Exercise description: Lines after the one containing "position: The surface" are to be omitted; print exactly each line from the start of the records up to and including it.

### Material for the task ###

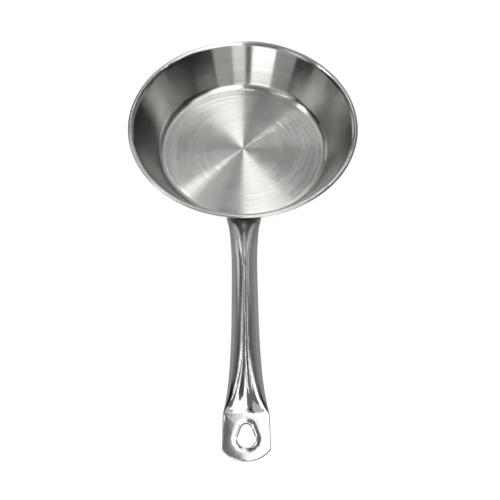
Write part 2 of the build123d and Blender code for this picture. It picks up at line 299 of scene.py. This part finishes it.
@dataclass(frozen=True)
class SteelFinish:
    """One brushed or polished finish of the pan's metal."""

    name: str
    strokes: Strokes
    tint: Colour
    roughness: float
    anisotropy: float
    line_pitch: float
    line_lean: float
    tone_pitch: float = 1.1 * MILLIMETRE
    tone_depth: float = 0.14
    smudge_depth: float = 0.04
    scratch_depth: float = 0.06
    mark_size: float = 30 * MILLIMETRE
    stroke_turns: float = 0.06 * MILLIMETRE
    stroke_stretch: float = 0.006
    along_slope: float = -0.18

    def line_space(self, graph: Graph, position: Socket) -> Socket:
        """Adds the nodes for a space in which the brush strokes run along its short directions.

        Args:
            graph: The graph to add to.
            position: The surface point, in metres.

        Returns:
            The vector's socket, in metres across the strokes.
        """
        x, y, z = graph.add("ShaderNodeSeparateXYZ", {0: position}).outputs
        if self.strokes is Strokes.ROUND:
            flat = graph.vectors("MULTIPLY", position, LEVEL)
            turning = graph.scaled(graph.vectors("NORMALIZE", flat), self.stroke_turns)
            across = graph.add("ShaderNodeCombineXYZ", {"Z": graph.maths("ADD", graph.length(flat), z)})
            return graph.vectors("ADD", turning, across.outputs[0])
        level = graph.maths("SUBTRACT", z, HandleLine().height(graph, y))
        along = graph.maths("MULTIPLY", y, self.stroke_stretch)
        return graph.add("ShaderNodeCombineXYZ", {"X": x, "Y": along, "Z": level}).outputs[0]

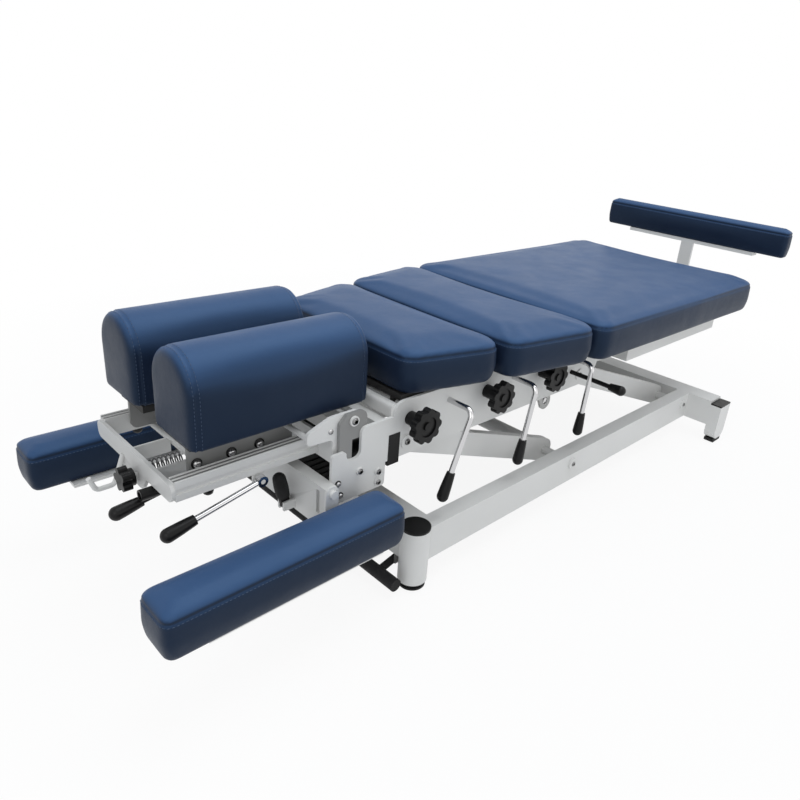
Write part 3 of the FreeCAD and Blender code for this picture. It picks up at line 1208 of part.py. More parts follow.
# Hand levers of the head section: a flat eye, a round rod and a grip.
def hand_lever(name, x, y, z, lean, rod_length, eye_radius, eye_width, rod_radius):
    """Lever that points to the head end and droops by its lean. Returns it and its rod's end."""
    end = (x - rod_length * cosine(lean), y, z - rod_length * sine(lean))
    eye = cross_rod(name + "_eye", x, z, y - eye_width / 2, y + eye_width / 2, eye_radius)
    start = (x - eye_radius * cosine(lean) / 2, y, z - eye_radius * sine(lean) / 2)
    first = Vector(*(float(part) for part in start))
    last = Vector(*(float(part) for part in end))
    bar = doc.addObject("Part::Cylinder", name + "_bar")
    bind(bar, "Radius", rod_radius)
    bind(bar, "Height", rod_length - eye_radius / 2)
    bar.Placement = FreeCAD.Placement(first, FreeCAD.Rotation(Vector(0, 0, 1), last - first))
    bore = cross_rod(name + "_bore", x, z, y - eye_width, y + eye_width,
                     size.small_pin_radius + size.running_gap)
    return cut(name, fuse(name + "_body", [eye, bar]), [bore]), end


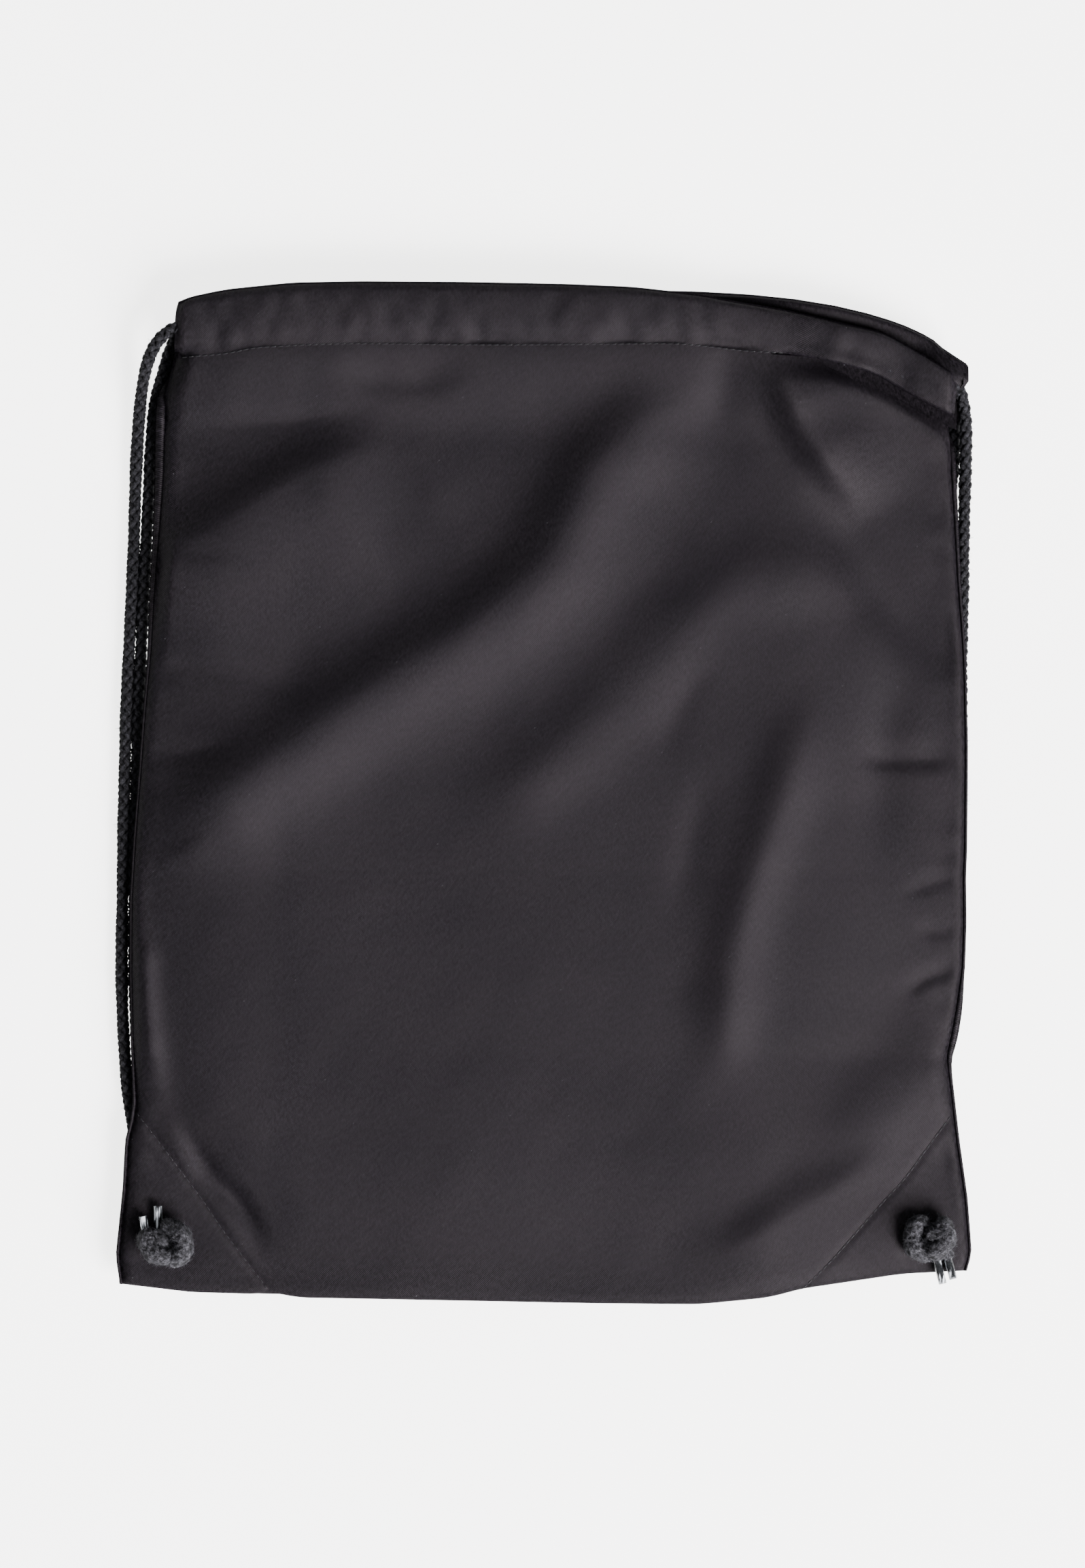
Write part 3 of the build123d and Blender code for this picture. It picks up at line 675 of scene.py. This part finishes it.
def hairs(roots, outward, count, reach, thick):
    """Loose fibres: thin curved ribbons that stand off a surface."""
    pick = rng.integers(0, len(roots), count)
    base, out = roots[pick], outward[pick]
    drift = rng.normal(size=(count, 3))
    drift -= out * np.sum(drift * out, axis=1)[:, None]
    drift /= np.linalg.norm(drift, axis=1)[:, None]
    curl = np.cross(out, drift)
    size = reach * rng.uniform(0.35, 1.0, count)[:, None]
    bend = rng.normal(0, 0.5, count)[:, None]
    root = base - out * 0.3
    knee = base + out * size * 0.45 + drift * size * 0.5
    tip = base + out * size * 0.75 + drift * size * 1.15 + curl * size * bend
    width = curl * thick
    points = np.stack([root - width, root + width, knee - width, knee + width, tip - width * 0.5,
                       tip + width * 0.5], axis=1).reshape(-1, 3)
    first = np.arange(count)[:, None] * 6
    faces = np.concatenate([first + [[0, 1, 3, 2]], first + [[2, 3, 5, 4]]])
    # the fibres' third uv value of 0.9 paints them lighter than the yarns they stand off, as painted light
    uv = np.tile(np.array([(u, v, 0.9) for u in (0, 1, 2) for v in (0, 0.3)]), (count, 1))
    return points, faces, uv


def spline_line(points, step):
    """Points every `step` along the open NURBS curve that given points control."""
    curve = bpy.data.curves.new("route", "CURVE")
    curve.dimensions = "3D"
    spline = curve.splines.new("NURBS")
    spline.points.add(len(points) - 1)
    for spot, p in zip(spline.points, points):
        spot.co = (*p, 1)
    spline.order_u = 3
    spline.use_endpoint_u = True
    spline.resolution_u = 24
    holder = bpy.data.objects.new("route", curve)
    mesh = bpy.data.meshes.new_from_object(holder)
    line = np.array([v.co for v in mesh.vertices], float)
    bpy.data.meshes.remove(mesh)
    bpy.data.objects.remove(holder)
    bpy.data.curves.remove(curve)
    run = run_along(line)
    spots = np.linspace(0, run[-1], int(run[-1] / step) + 1)
    return np.stack([np.interp(spots, run, line[:, k]) for k in range(3)], axis=1)


def braided(name, points, body, fuzz=2.0, step=1.0, phase=0.0):
    """A 6 mm braided cotton cord: eight yarns, four each way, over and under one another."""
    line = spline_line(points, step)
    _, side, over = frames(line)
    run = np.arange(len(line)) * step
    wobble = 0.10 * np.sin(run / 9.1 + phase) + 0.08 * np.sin(run / 3.7 + 2 * phase)
    parts, roots, outs = [], [], []
    for way in (1, -1):
        weave = way * np.cos(8 * math.pi * run / BRAID_PITCH)
        reach = 1.6 + 0.6 * weave + wobble
        for k in range(4):
            turn = way * 2 * math.pi * run / BRAID_PITCH + k * math.pi / 2 + phase
            out = np.cos(turn)[:, None] * side + np.sin(turn)[:, None] * over
            # the last argument paints shade on each yarn where it passes under its neighbour
            made, faces, uv = yarn(line + out * reach[:, None], line, 1.28, 0.92, 8, 0.52 + 0.48 * weave)
            parts.append((made, faces, uv + [k * 17.3 + (40 if way < 0 else 0), 0, 0]))
            roots.append(line + out * (reach[:, None] + 0.9))
            outs.append(out)
    fibres, faces, uv = hairs(np.vstack(roots), np.vstack(outs), int(len(line) * step * fuzz), 1.9, 0.07)
    fibres[:, 2] = np.maximum(fibres[:, 2], 0.1)
    shown = add_mesh(name, *joined(parts + [(fibres, faces, uv)]), cord_yarn)
    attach(shown, body)
    return shown, line * MM


def rise(hole, shift):
    """The end of a strand's route, where it turns up through its buttonhole."""
    x, y = hole[0] + shift, hole[1]
    return [(x, y + 4.392, 3), (x, y + 1.608, 4.608), (x, y, 7.392), (x, y, 9.2)]


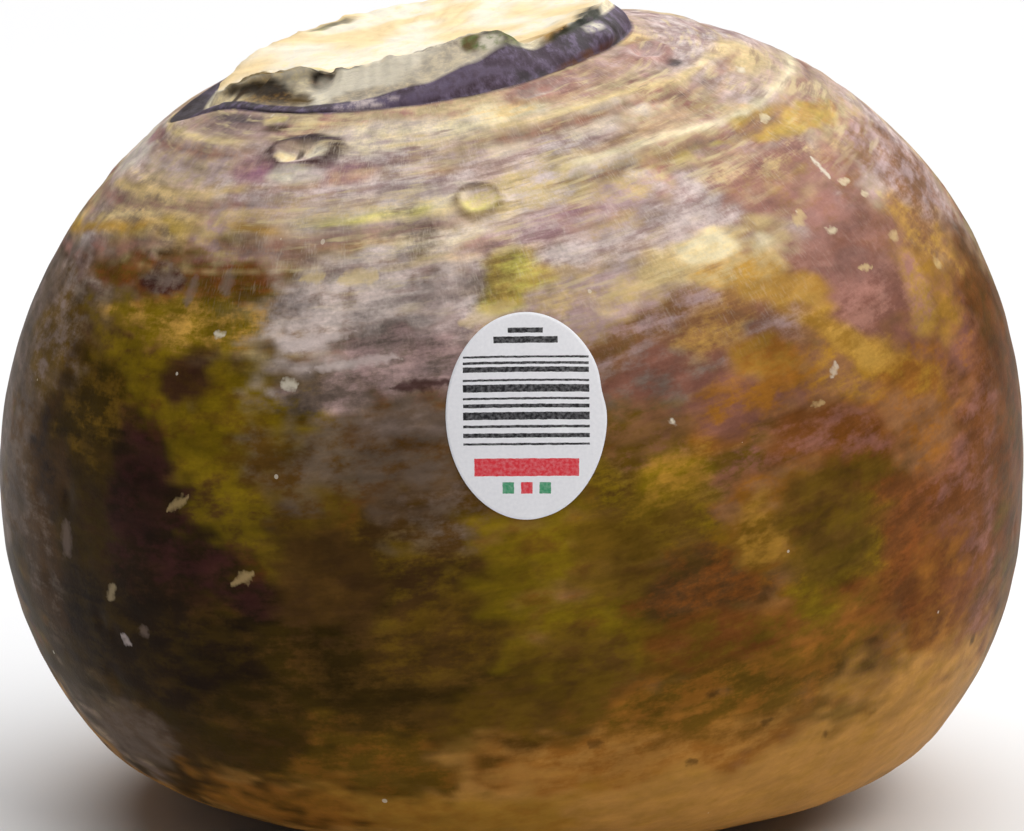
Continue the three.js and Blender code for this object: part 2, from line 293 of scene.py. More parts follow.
FRONT_PATCHES = [
    # the bottom, where the root lay shaded by the soil
    (30, 13, 50, 15, 3, "tan", "ochre", 0.4),
    (58, 24, 14, 14, 50, "tan", "ochre", 0.4),
    (14, 24, 22, 6, 0, "russet", "tan", 0.45),
    (-10, 12, 24, 6, 0, "ochre", "russet", 0.45),
    (-36, 12, 20, 6, -8, "russet", "bark", 0.45),
    (-56, 15, 14, 8, -20, "peat", "russet", 0.4),
    (-58, 18, 10, 8, -10, "dove", "sand", 0.4),
    # the dark left side: dark skin, painted darker still on the lower left as shade, away from the light
    (-50, 42, 34, 30, 0, "pine", "soot", 0.5),
    (-22, 31, 32, 13, 0, "pine", "peat", 0.4),
    (-19, 22, 15, 6, 0, "bark", "russet", 0.45),
    # grey down the left edge: painted sheen, the reflection at the grazing edge
    (-83, 56, 11, 34, 0, "loam", "dove", 0.4),
    (-70, 58, 7, 18, 0, "loam", "peat", 0.45),
    (-64, 54, 5, 8, 0, "peat", "loam", 0.5),
    (-66, 74, 9, 9, 0, "bark", "dove", 0.45),
    (-60, 58, 4, 12, 4, "umber", "soot", 0.45),
    (-49, 76, 10, 7, 0, "moss", "peat", 0.45),
    (-37, 78, 11, 4, 6, "moss", "mustard", 0.4),
    (-53, 65, 9, 6, 0, "pine", "bark", 0.45),
    (-34, 70, 11, 6, 0, "moss", "bark", 0.4),
    (-39, 72, 4.5, 3, 0, "plum", "umber", 0.35),
    (-28, 63, 13, 8, 0, "moss", "bark", 0.45),
    (-24, 57, 9, 6, 0, "olive", "peat", 0.5),
    (-44, 62, 6, 5, 0, "soot", "plum", 0.5),
    (-44, 56, 7, 5, 0, "plum", "soot", 0.5),
    (-37, 48, 12, 7, 10, "soot", "plum", 0.45),
    (-30, 54, 8, 5, -10, "moss", "peat", 0.45),
    (-24, 49, 6, 3.5, -10, "olive", "moss", 0.45),
    (-29, 43, 8, 3.4, 0, "soot", "plum", 0.5),
    (-21, 44.5, 5, 2.4, 0, "plum", "peat", 0.35),
    (-48, 34, 16, 10, 0, "soot", "pine", 0.4),
    (-42, 21, 8, 4, 0, "pine", "umber", 0.4),
    (-35, 35, 9, 5, 0, "soot", "pine", 0.45),
    (-31, 22, 8, 4, 0, "pine", "umber", 0.45),
    (-64, 40, 6, 9, 0, "umber", "loam", 0.3),
    # below and round the sticker
    (-14, 50, 14, 8, 0, "umber", "olive", 0.45),
    (-20, 44, 8, 5, 0, "pine", "umber", 0.5),
    (-8, 57, 8, 6, 0, "peat", "loam", 0.5),
    (-16, 65, 12, 9, 4, "loam", "peat", 0.5),
    (-11, 68, 8, 2, 0, "dove", "loam", 0.5),
    (-21, 71, 8, 3, 4, "dove", "moss", 0.5),
    (-10, 74, 9, 1.5, 4, "plum", "dove", 0.35),
    (4, 46, 12, 14, 0, "moss", "bark", 0.35),
    (12, 38, 9, 6, -10, "moss", "bark", 0.45),
    (3, 29, 12, 4, 0, "bark", "peat", 0.45),
    (-8, 38, 8, 5, 10, "peat", "bark", 0.45),
    # the right side
    (24, 31, 20, 6, 0, "bark", "russet", 0.5),
    (42, 62, 36, 24, 0, "clay", "russet", 0.45),
    (22, 79, 20, 9, 0, "clay", "mauve", 0.5),
    (34, 40, 14, 7, -6, "russet", "bark", 0.6),
    (20, 47, 11, 6, 5, "umber", "maroon", 0.5),
    (23, 39, 9, 4, 0, "maroon", "bark", 0.45),
    (46, 52, 15, 15, 0, "maroon", "rust", 0.35),
    (60, 58, 12, 28, 0, "maroon", "mulberry", 0.4),
    (74, 64, 12, 30, 0, "maroon", "peat", 0.45),
    (54, 40, 9, 8, 0, "russet", "maroon", 0.58),
    (36, 50, 9, 8, 10, "bark", "moss", 0.5),
    (35, 51.5, 6, 6, 0, "olive", "peat", 0.5),
    (27, 54, 5, 5, 0, "ochre", "bark", 0.4),
    (40, 61, 8, 4, -8, "bark", "maroon", 0.45),
    (36, 65, 11, 4, -6, "maroon", "mulberry", 0.45),
    (17, 64, 13, 7, -6, "bark", "mulberry", 0.45),
    (14, 57, 9, 6, 0, "bark", "moss", 0.45),
    (10, 61, 4, 5, 0, "peat", "moss", 0.4),
    (34, 58, 7, 4, 0, "bark", "peat", 0.45),
    (11, 50, 6, 5, 0, "bark", "peat", 0.35),
    (17, 61, 6, 3, 20, "moss", "ochre", 0.5),
    (14, 71, 12, 4, 4, "clay", "bark", 0.5),
    (24, 69, 8, 3, 10, "russet", "ochre", 0.45),
    (20, 76, 13, 4.4, 6, "mulberry", "dove", 0.45),
    (28, 72, 11, 4, 0, "mulberry", "russet", 0.5),
    (42, 73, 12, 4.5, -18, "clay", "ochre", 0.5),
    (26, 80, 9, 3, 6, "clay", "mustard", 0.45),
    (30, 75, 5, 2.4, -30, "ochre", "russet", 0.45),
    (51, 66, 9, 8, 0, "clay", "russet", 0.45),
    (57, 77, 9, 8, 0, "mulberry", "russet", 0.45),
    (60, 86, 12, 8, 0, "clay", "mustard", 0.5),
    (33, 96, 13, 4.5, 0, "rose", "mauve", 0.4),
    (43, 88, 13, 7, -10, "rose", "mulberry", 0.5),
    (47, 81, 8, 4, -16, "mulberry", "rose", 0.5),
    (58, 79, 6, 5, 0, "ochre", "clay", 0.45),
    (54, 80, 3, 6, -20, "mustard", "rose", 0.5),
    (-21, 48, 8, 6, 0, "peat", "umber", 0.45),
    (8, 36, 8, 5, 0, "bark", "peat", 0.4),
    # grey-brown at the lower left edge: the skin's own colour, with painted sheen
    (-53, 19, 9, 5, 0, "loam", "umber", 0.45),
    # the shoulder
    # pale lilac here is partly painted reflection of the soft light above
    (-17, 83, 17, 9, 0, "lilac", "dove", 0.33),
    (-12, 76, 14, 5, 0, "dove", "mauve", 0.55),
    (9, 104.5, 12, 3, 0, "lilac", "cream", 0.4),
    # darker just under the collar's left end: painted shade
    (-52, 102.5, 9, 3.5, 0, "mauve", "dove", 0.5),
    (-13, 94, 11, 4, 2, "lilac", "cream", 0.5),
    (10, 91, 22, 8, 6, "mauve", "lilac", 0.6),
    (2, 97, 16, 4, 4, "straw", "lilac", 0.5),
    (8, 83, 14, 5, 4, "honey", "mauve", 0.55),
    (14, 96, 8, 3, 6, "honey", "mauve", 0.5),
    (22, 88, 12, 4, 6, "honey", "straw", 0.45),
    (-1, 87, 5, 4, 20, "gold", "lime", 0.5),
    (34, 83, 7, 3, -30, "mustard", "ochre", 0.5),
    (42, 77, 9, 2.6, -36, "ochre", "mustard", 0.45),
    (50, 70, 8, 2.4, -24, "russet", "ochre", 0.45),
    (30, 86, 6, 2.6, -24, "honey", "mustard", 0.5),
    (26.5, 89.5, 5, 2.2, -14, "cream", "straw", 0.45),
    (-36, 92, 16, 5, 4, "honey", "mauve", 0.5),
    (-58, 92, 14, 6, 4, "dove", "honey", 0.5),
    (44, 99, 12, 4, -10, "rose", "honey", 0.35),
    (46, 104, 10, 3, -10, "rose", "mauve", 0.45),
    (70, 95, 10, 8, -30, "clay", "mauve", 0.5),
    (56, 104, 13, 3.6, -20, "gold", "mustard", 0.45),
    (43, 95, 12, 5, -8, "rose", "clay", 0.4),
    (-42, 79.5, 15, 3.4, 3, "moss", "mustard", 0.42),
    (-46, 84.5, 15, 4.2, 2, "bark", "maroon", 0.5),
    (-56, 84.5, 8, 3.5, 4, "bark", "maroon", 0.5),
    (-46, 83.5, 6, 2.5, 2, "dove", "plum", 0.55),
    (-34, 84, 4, 3.5, 2, "bark", "maroon", 0.5),
]
PATCH_STRENGTH = 0.88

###

The response:
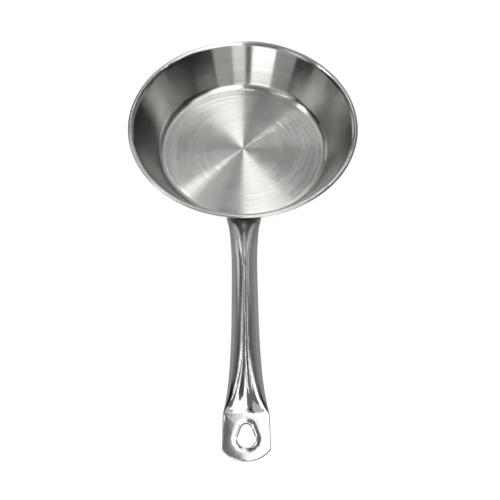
Write part 2 of the build123d and Blender code for this picture. It picks up at line 299 of scene.py. This part finishes it.
@dataclass(frozen=True)
class SteelFinish:
    """One brushed or polished finish of the pan's metal."""

    name: str
    strokes: Strokes
    tint: Colour
    roughness: float
    anisotropy: float
    line_pitch: float
    line_lean: float
    tone_pitch: float = 1.1 * MILLIMETRE
    tone_depth: float = 0.14
    smudge_depth: float = 0.04
    scratch_depth: float = 0.06
    mark_size: float = 30 * MILLIMETRE
    stroke_turns: float = 0.06 * MILLIMETRE
    stroke_stretch: float = 0.006
    along_slope: float = -0.18

    def line_space(self, graph: Graph, position: Socket) -> Socket:
        """Adds the nodes for a space in which the brush strokes run along its short directions.

        Args:
            graph: The graph to add to.
            position: The surface point, in metres.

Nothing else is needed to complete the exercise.